→ **TASK DIRECTIONS**
Everything from the line containing "const specimen = new THREE.Group();" through the line containing "depsgraph = bpy.context.evaluated_depsgraph_get()" must be quoted exactly; everything else is left out.

→ **DATASET CONTENT**
————————

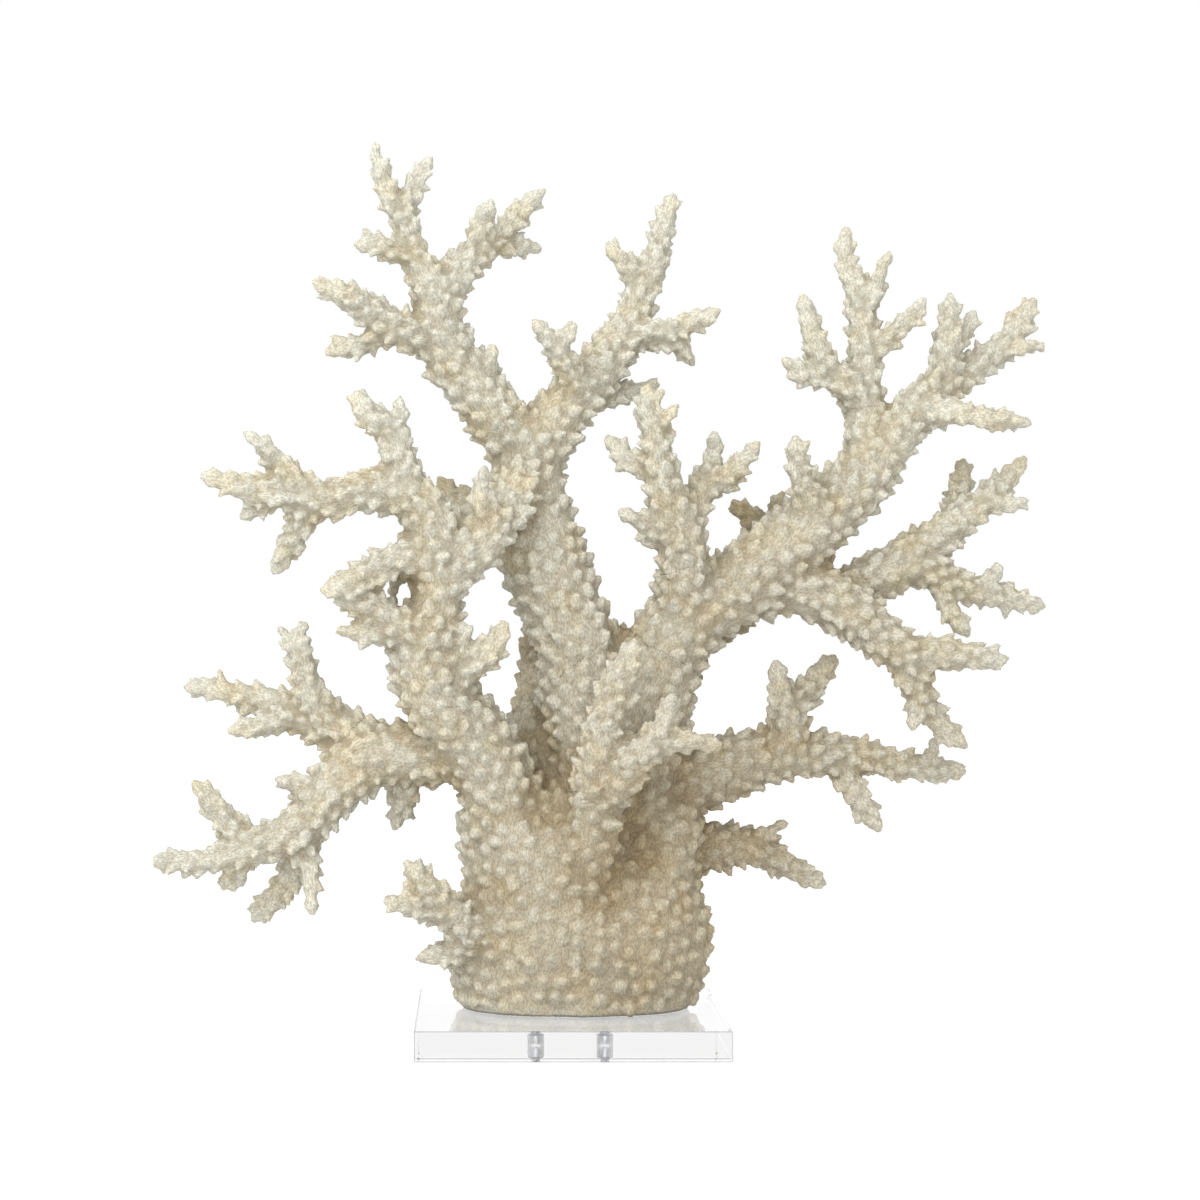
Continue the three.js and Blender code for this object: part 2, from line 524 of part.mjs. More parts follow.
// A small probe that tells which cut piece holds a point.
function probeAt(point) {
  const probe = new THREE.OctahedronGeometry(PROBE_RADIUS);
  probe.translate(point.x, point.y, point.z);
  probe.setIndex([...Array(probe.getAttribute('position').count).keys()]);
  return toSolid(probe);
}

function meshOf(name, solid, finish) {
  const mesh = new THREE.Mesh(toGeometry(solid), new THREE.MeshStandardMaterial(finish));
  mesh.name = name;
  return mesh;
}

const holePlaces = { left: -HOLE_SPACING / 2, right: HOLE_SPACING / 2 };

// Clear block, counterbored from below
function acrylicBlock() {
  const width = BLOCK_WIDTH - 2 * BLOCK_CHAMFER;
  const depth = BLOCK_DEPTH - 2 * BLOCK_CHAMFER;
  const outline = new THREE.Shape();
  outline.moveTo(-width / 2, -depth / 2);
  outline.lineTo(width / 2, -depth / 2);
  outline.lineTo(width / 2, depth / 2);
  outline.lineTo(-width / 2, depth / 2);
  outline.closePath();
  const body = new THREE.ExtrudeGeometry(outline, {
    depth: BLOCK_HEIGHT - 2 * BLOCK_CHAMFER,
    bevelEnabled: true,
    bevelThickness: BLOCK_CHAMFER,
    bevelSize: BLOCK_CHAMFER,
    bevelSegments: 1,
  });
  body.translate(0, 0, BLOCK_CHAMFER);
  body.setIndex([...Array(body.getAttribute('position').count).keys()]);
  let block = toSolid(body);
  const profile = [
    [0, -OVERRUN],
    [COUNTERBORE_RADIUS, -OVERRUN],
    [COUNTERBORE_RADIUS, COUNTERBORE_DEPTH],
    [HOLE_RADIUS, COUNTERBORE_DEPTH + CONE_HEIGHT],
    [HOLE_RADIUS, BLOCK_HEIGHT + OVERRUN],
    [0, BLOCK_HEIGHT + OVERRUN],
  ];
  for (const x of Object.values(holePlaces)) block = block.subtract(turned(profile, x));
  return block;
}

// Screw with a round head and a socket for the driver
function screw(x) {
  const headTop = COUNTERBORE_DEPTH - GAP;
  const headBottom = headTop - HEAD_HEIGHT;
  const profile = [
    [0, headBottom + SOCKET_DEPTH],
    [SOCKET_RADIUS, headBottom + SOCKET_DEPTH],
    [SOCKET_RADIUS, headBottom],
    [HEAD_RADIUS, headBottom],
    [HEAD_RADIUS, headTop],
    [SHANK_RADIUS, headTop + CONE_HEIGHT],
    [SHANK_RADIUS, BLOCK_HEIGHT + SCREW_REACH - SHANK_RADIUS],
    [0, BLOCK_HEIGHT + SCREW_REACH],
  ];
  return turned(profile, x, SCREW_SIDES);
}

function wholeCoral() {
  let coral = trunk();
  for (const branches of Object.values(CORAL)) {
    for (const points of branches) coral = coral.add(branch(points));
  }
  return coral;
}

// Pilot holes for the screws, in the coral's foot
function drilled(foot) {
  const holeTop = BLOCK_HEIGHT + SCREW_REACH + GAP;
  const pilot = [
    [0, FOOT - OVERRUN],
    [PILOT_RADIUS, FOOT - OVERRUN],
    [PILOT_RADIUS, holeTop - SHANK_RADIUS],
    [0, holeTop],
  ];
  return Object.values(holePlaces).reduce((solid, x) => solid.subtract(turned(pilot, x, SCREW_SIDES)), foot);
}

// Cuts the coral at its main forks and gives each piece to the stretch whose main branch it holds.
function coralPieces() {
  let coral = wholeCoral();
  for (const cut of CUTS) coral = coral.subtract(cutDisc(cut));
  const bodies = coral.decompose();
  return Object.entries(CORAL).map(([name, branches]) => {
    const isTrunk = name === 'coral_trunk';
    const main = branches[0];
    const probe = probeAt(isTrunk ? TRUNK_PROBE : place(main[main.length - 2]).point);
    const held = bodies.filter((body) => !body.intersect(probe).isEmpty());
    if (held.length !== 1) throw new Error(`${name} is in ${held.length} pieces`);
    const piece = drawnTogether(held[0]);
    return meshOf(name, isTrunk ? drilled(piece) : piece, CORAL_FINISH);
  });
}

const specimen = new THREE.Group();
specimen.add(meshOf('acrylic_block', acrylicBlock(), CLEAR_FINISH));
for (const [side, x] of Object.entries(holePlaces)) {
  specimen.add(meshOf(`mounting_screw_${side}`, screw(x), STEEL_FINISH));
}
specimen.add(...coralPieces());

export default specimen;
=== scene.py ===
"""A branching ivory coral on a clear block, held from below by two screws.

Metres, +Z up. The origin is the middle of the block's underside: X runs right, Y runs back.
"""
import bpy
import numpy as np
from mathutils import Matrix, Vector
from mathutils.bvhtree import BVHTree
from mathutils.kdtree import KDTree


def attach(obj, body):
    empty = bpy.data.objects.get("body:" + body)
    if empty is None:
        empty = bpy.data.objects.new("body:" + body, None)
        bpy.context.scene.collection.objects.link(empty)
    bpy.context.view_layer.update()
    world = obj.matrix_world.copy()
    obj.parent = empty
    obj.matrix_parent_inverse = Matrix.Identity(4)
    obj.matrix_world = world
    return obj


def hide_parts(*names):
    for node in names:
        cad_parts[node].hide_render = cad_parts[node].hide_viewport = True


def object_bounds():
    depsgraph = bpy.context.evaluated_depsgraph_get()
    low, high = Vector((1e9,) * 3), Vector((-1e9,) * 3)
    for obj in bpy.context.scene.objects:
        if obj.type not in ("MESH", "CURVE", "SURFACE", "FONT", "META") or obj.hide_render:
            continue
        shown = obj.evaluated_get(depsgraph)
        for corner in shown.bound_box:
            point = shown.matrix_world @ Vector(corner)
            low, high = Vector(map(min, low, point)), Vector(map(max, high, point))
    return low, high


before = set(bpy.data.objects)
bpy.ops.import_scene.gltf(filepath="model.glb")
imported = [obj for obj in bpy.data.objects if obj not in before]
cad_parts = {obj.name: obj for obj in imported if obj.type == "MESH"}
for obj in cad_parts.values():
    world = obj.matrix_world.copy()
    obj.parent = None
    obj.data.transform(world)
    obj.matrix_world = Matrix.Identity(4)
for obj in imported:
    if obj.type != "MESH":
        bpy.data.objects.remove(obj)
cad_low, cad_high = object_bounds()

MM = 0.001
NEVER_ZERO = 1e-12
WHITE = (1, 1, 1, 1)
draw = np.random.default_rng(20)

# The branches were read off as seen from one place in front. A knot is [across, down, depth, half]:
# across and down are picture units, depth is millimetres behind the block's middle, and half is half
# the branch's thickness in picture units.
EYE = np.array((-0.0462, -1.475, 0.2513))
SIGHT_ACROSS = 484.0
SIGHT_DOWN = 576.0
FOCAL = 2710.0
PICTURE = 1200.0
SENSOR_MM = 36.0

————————

→ **RESULT**
const specimen = new THREE.Group();
specimen.add(meshOf('acrylic_block', acrylicBlock(), CLEAR_FINISH));
for (const [side, x] of Object.entries(holePlaces)) {
  specimen.add(meshOf(`mounting_screw_${side}`, screw(x), STEEL_FINISH));
}
specimen.add(...coralPieces());

export default specimen;
=== scene.py ===
"""A branching ivory coral on a clear block, held from below by two screws.

Metres, +Z up. The origin is the middle of the block's underside: X runs right, Y runs back.
"""
import bpy
import numpy as np
from mathutils import Matrix, Vector
from mathutils.bvhtree import BVHTree
from mathutils.kdtree import KDTree


def attach(obj, body):
    empty = bpy.data.objects.get("body:" + body)
    if empty is None:
        empty = bpy.data.objects.new("body:" + body, None)
        bpy.context.scene.collection.objects.link(empty)
    bpy.context.view_layer.update()
    world = obj.matrix_world.copy()
    obj.parent = empty
    obj.matrix_parent_inverse = Matrix.Identity(4)
    obj.matrix_world = world
    return obj


def hide_parts(*names):
    for node in names:
        cad_parts[node].hide_render = cad_parts[node].hide_viewport = True


def object_bounds():
    depsgraph = bpy.context.evaluated_depsgraph_get()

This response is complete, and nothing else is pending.